> _Task to carry out_
Your task is to copy a single run of lines that starts at the line with "What bpy script" and stops at the line with "from mathutils import Matrix, Vector", keeping both ends. Copy nothing else.

> _Records supplied_
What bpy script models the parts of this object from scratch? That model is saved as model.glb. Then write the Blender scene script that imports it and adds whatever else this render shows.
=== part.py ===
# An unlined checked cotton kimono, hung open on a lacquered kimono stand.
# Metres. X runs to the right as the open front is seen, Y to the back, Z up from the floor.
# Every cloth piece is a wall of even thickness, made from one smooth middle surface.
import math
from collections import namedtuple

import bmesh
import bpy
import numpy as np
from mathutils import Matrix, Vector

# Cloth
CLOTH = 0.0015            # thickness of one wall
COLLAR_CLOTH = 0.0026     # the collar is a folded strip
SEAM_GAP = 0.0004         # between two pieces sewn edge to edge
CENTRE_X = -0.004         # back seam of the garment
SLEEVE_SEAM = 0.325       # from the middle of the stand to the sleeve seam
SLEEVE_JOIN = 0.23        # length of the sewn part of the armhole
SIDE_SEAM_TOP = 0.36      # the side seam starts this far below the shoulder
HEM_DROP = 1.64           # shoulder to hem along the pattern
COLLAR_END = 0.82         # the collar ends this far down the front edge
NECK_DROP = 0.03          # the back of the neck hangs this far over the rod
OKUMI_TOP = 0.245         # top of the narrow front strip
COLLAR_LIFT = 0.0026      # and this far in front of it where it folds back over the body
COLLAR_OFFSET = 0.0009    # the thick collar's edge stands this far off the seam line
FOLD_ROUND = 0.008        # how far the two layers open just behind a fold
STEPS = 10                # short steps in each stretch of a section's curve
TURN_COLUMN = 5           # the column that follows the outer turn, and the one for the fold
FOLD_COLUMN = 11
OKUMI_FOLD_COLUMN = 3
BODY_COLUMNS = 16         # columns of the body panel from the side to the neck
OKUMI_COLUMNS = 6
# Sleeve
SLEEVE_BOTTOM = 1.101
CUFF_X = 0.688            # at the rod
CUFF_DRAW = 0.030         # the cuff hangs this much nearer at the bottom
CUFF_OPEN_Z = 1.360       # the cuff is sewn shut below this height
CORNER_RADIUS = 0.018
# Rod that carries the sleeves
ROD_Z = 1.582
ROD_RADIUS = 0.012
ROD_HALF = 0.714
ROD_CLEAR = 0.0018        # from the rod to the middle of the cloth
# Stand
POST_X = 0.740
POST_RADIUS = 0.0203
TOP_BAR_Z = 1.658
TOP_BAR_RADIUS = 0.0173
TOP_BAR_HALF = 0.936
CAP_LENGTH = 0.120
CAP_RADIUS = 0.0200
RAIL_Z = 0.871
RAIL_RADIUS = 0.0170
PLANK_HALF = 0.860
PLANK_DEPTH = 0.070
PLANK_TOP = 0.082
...
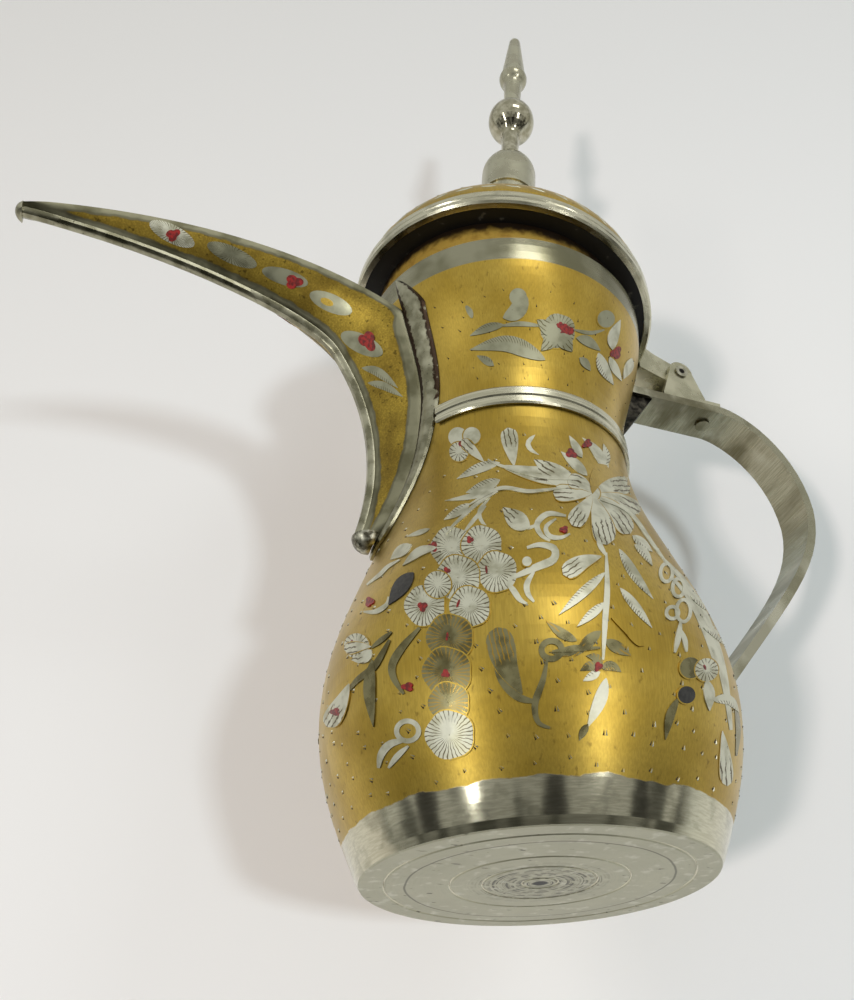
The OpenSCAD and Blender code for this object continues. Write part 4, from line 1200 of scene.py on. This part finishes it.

> _Result of this exercise_
What bpy script models the parts of this object from scratch? That model is saved as model.glb. Then write the Blender scene script that imports it and adds whatever else this render shows.
=== part.py ===
# An unlined checked cotton kimono, hung open on a lacquered kimono stand.
# Metres. X runs to the right as the open front is seen, Y to the back, Z up from the floor.
# Every cloth piece is a wall of even thickness, made from one smooth middle surface.
import math
from collections import namedtuple

import bmesh
import bpy
import numpy as np
from mathutils import Matrix, Vector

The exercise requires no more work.